Copy every line of the records below where the word "caption" occurs.

══ Data rows

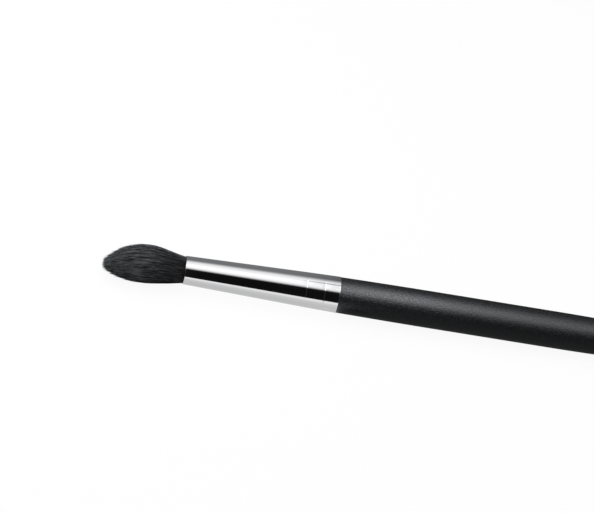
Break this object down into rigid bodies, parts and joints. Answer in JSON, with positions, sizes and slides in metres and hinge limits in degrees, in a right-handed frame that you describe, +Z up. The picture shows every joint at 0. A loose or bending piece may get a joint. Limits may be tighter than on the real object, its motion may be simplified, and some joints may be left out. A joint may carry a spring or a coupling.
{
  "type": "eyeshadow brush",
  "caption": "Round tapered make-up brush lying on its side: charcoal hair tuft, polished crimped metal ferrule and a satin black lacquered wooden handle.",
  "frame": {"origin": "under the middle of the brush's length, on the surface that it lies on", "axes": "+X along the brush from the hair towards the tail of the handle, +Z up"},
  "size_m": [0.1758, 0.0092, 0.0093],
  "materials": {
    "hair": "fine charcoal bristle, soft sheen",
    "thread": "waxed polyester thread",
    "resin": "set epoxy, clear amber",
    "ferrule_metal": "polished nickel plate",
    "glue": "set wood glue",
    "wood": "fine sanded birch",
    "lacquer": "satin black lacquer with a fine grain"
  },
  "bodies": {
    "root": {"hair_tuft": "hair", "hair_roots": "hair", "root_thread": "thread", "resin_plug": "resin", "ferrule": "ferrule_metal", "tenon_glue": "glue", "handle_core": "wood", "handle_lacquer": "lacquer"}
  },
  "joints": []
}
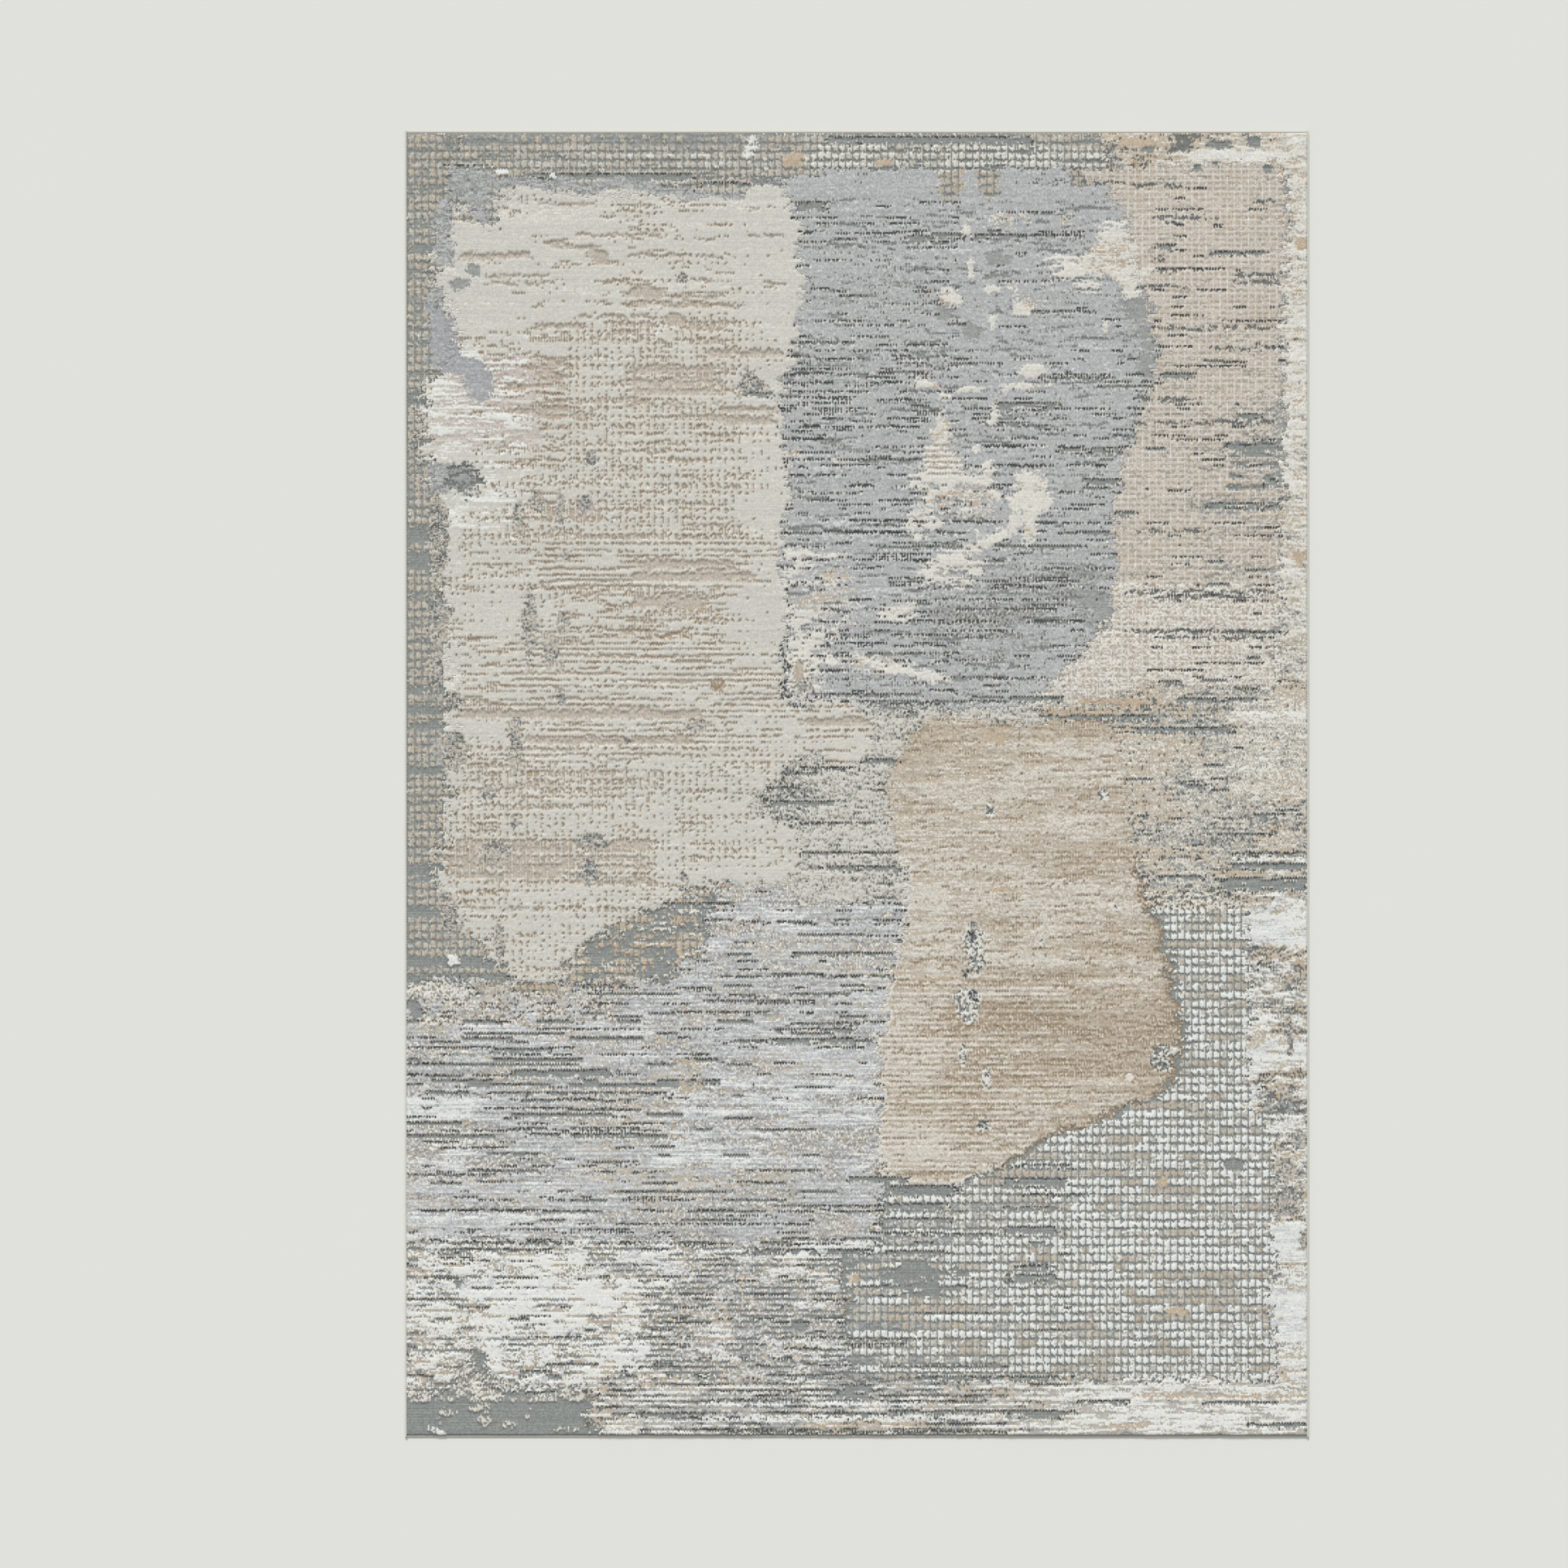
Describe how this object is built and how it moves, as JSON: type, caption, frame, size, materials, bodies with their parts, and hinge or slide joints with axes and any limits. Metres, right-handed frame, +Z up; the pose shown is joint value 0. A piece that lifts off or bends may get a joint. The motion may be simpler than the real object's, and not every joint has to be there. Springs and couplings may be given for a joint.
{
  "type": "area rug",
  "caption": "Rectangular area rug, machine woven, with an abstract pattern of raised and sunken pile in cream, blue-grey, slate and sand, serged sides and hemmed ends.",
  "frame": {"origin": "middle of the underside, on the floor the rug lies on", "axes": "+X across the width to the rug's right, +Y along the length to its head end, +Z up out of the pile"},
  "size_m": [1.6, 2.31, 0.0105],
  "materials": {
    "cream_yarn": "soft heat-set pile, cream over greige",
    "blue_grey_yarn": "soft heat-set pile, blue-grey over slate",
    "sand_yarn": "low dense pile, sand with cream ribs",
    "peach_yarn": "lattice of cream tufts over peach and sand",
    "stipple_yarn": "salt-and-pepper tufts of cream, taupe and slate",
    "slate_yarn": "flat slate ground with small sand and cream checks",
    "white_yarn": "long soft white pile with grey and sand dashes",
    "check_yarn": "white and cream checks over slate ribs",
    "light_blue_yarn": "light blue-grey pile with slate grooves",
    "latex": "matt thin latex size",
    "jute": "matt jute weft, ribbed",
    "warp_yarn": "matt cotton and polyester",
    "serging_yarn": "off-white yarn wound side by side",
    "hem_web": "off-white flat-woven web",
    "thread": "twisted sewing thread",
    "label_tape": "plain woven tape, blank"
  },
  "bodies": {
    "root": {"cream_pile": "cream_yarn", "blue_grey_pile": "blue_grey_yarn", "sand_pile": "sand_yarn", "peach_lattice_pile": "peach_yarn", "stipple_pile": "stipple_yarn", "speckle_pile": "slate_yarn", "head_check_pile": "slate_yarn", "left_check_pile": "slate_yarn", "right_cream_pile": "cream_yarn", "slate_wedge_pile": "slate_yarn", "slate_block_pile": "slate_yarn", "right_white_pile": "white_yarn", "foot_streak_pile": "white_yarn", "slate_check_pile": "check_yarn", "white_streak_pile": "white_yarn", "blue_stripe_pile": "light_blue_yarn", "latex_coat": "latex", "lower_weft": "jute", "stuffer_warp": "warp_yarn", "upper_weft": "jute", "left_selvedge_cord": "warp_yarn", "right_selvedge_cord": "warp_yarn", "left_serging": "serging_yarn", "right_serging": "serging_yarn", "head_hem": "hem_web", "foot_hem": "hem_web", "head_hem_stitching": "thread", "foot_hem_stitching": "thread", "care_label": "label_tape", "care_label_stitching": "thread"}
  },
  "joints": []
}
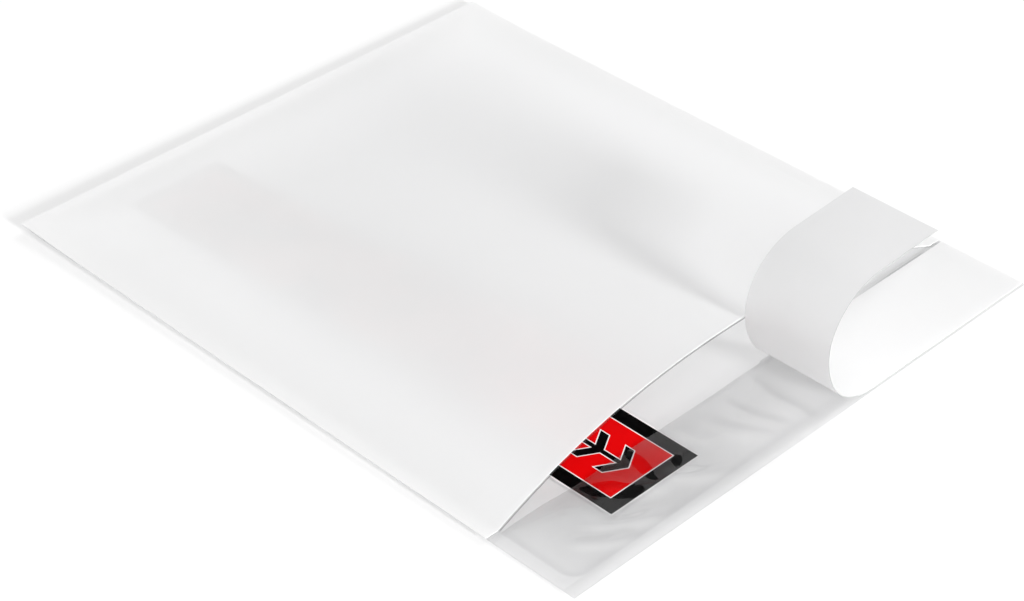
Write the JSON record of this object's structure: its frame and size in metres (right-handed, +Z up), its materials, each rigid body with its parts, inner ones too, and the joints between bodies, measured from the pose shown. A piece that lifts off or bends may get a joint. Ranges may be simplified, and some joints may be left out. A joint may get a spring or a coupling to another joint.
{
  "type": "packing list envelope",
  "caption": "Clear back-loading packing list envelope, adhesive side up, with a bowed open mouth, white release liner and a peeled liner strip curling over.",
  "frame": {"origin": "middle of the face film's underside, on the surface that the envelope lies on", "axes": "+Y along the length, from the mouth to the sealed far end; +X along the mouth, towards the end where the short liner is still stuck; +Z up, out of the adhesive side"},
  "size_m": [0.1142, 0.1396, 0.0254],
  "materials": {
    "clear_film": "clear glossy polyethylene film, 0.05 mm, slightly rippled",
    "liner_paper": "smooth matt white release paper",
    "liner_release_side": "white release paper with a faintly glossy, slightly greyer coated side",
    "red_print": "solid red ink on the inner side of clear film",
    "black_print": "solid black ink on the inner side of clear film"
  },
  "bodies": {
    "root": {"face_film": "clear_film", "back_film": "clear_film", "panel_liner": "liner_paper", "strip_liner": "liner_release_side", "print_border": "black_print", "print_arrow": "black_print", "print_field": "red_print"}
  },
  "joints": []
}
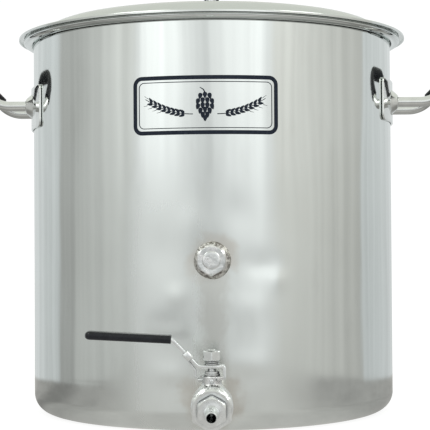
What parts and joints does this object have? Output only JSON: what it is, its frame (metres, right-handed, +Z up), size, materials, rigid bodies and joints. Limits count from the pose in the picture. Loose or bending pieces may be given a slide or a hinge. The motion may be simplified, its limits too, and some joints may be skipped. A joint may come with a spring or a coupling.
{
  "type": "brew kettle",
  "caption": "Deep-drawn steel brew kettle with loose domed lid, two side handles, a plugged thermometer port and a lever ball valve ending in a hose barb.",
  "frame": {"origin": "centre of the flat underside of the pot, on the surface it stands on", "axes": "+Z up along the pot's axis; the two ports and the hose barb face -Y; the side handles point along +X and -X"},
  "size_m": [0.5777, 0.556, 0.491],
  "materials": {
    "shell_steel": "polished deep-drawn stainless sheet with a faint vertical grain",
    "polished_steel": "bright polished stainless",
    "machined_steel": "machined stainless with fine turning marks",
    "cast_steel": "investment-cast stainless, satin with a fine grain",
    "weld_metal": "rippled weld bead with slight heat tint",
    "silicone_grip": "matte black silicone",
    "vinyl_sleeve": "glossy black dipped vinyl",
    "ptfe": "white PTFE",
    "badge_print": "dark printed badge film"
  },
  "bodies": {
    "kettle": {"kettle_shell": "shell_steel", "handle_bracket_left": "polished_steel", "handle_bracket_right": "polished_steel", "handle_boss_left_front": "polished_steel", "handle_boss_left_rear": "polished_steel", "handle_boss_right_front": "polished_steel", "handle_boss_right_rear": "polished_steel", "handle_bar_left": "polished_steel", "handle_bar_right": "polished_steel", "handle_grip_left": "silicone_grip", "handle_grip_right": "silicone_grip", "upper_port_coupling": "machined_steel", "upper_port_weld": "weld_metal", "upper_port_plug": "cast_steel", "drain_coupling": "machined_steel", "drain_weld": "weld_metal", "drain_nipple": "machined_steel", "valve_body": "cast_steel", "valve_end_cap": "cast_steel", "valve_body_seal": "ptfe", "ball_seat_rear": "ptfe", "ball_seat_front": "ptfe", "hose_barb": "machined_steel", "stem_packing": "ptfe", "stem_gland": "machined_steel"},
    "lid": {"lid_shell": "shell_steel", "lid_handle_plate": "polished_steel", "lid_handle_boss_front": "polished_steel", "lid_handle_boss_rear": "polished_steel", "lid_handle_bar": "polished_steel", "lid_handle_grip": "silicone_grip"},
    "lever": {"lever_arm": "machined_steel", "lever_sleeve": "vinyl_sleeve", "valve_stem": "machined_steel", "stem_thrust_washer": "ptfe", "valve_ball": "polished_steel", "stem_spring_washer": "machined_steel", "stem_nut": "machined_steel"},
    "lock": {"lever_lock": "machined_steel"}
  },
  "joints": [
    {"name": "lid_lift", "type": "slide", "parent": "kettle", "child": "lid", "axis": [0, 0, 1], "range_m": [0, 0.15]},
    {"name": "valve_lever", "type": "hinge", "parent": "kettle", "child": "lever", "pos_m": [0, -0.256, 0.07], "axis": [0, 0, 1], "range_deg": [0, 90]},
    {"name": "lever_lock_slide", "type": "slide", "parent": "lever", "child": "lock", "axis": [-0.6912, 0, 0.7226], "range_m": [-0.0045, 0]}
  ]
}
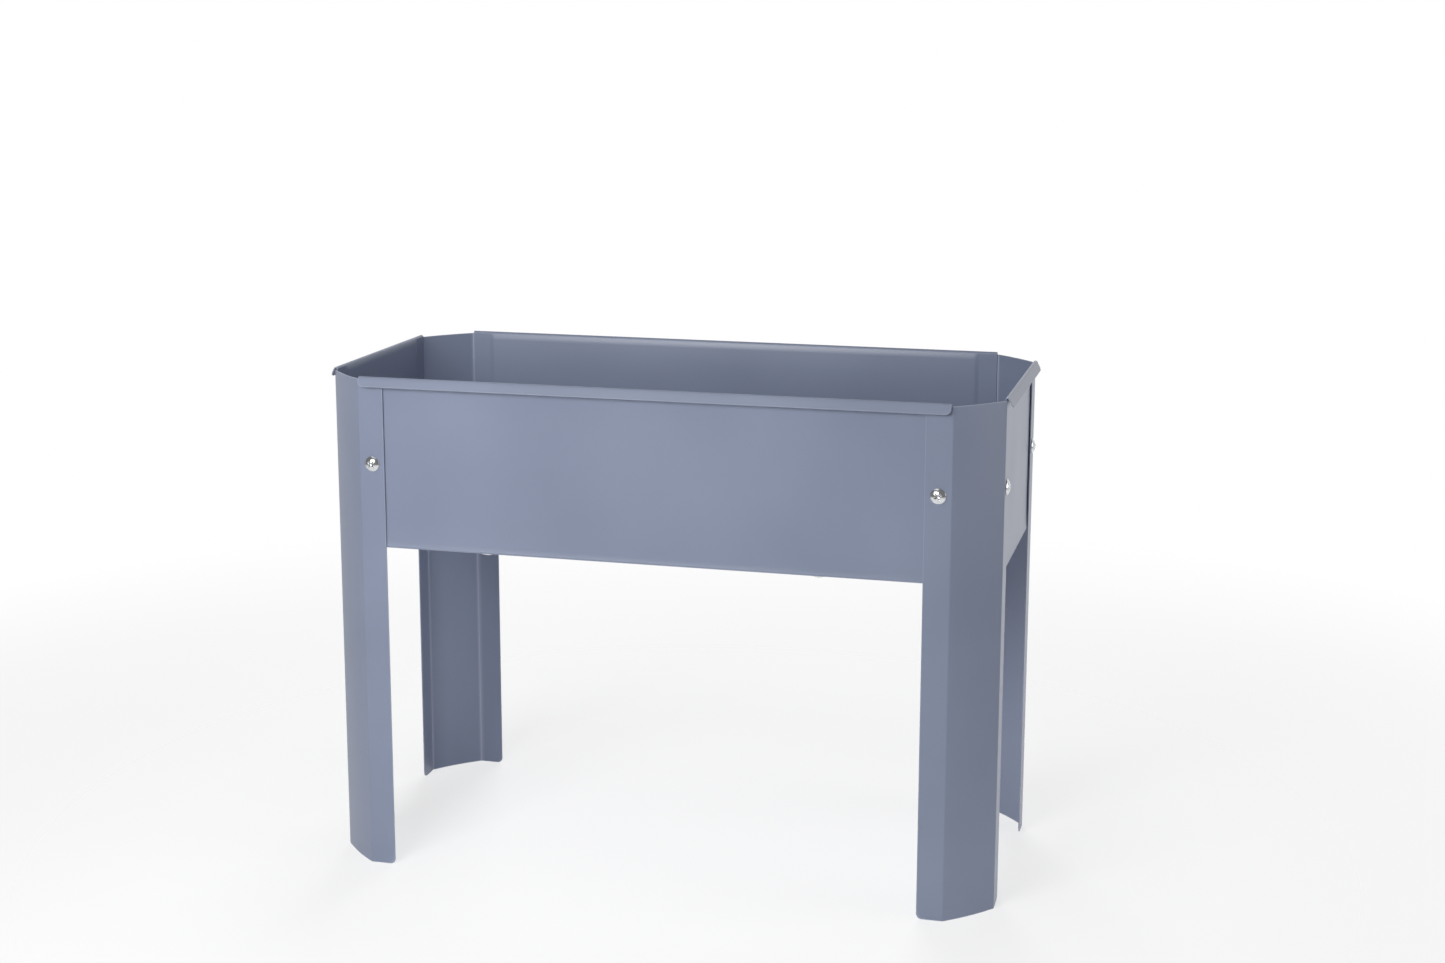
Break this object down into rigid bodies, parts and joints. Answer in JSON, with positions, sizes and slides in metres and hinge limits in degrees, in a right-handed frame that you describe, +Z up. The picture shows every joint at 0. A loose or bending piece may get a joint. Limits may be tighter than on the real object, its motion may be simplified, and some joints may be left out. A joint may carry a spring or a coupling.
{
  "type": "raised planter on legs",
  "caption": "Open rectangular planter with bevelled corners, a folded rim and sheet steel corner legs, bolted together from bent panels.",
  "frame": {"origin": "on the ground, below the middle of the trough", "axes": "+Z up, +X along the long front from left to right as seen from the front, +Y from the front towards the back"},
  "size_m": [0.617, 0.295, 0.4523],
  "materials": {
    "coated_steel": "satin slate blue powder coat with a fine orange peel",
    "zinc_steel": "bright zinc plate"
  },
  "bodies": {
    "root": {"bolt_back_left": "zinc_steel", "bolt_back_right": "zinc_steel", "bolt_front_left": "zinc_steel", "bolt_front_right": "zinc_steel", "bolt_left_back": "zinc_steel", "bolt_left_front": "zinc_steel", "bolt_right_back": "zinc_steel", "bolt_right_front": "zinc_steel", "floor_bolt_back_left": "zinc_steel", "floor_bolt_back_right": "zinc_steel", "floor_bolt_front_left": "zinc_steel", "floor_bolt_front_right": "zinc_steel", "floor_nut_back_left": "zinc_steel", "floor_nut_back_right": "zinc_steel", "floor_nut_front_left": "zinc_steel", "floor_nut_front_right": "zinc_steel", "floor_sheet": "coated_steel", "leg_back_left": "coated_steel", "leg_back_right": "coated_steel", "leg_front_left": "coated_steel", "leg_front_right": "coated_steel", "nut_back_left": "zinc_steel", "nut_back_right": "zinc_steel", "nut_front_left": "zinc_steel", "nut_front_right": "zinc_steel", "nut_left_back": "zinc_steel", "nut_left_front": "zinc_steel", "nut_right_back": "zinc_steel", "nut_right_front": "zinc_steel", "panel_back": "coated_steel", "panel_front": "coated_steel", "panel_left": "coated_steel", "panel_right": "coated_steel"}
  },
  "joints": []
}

════

§ **Result of this task**
  "caption": "Round tapered make-up brush lying on its side: charcoal hair tuft, polished crimped metal ferrule and a satin black lacquered wooden handle.",
Describe how this object is built and how it moves, as JSON: type, caption, frame, size, materials, bodies with their parts, and hinge or slide joints with axes and any limits. Metres, right-handed frame, +Z up; the pose shown is joint value 0. A piece that lifts off or bends may get a joint. The motion may be simpler than the real object's, and not every joint has to be there. Springs and couplings may be given for a joint.
  "caption": "Rectangular area rug, machine woven, with an abstract pattern of raised and sunken pile in cream, blue-grey, slate and sand, serged sides and hemmed ends.",
  "caption": "Clear back-loading packing list envelope, adhesive side up, with a bowed open mouth, white release liner and a peeled liner strip curling over.",
  "caption": "Deep-drawn steel brew kettle with loose domed lid, two side handles, a plugged thermometer port and a lever ball valve ending in a hose barb.",
  "caption": "Open rectangular planter with bevelled corners, a folded rim and sheet steel corner legs, bolted together from bent panels.",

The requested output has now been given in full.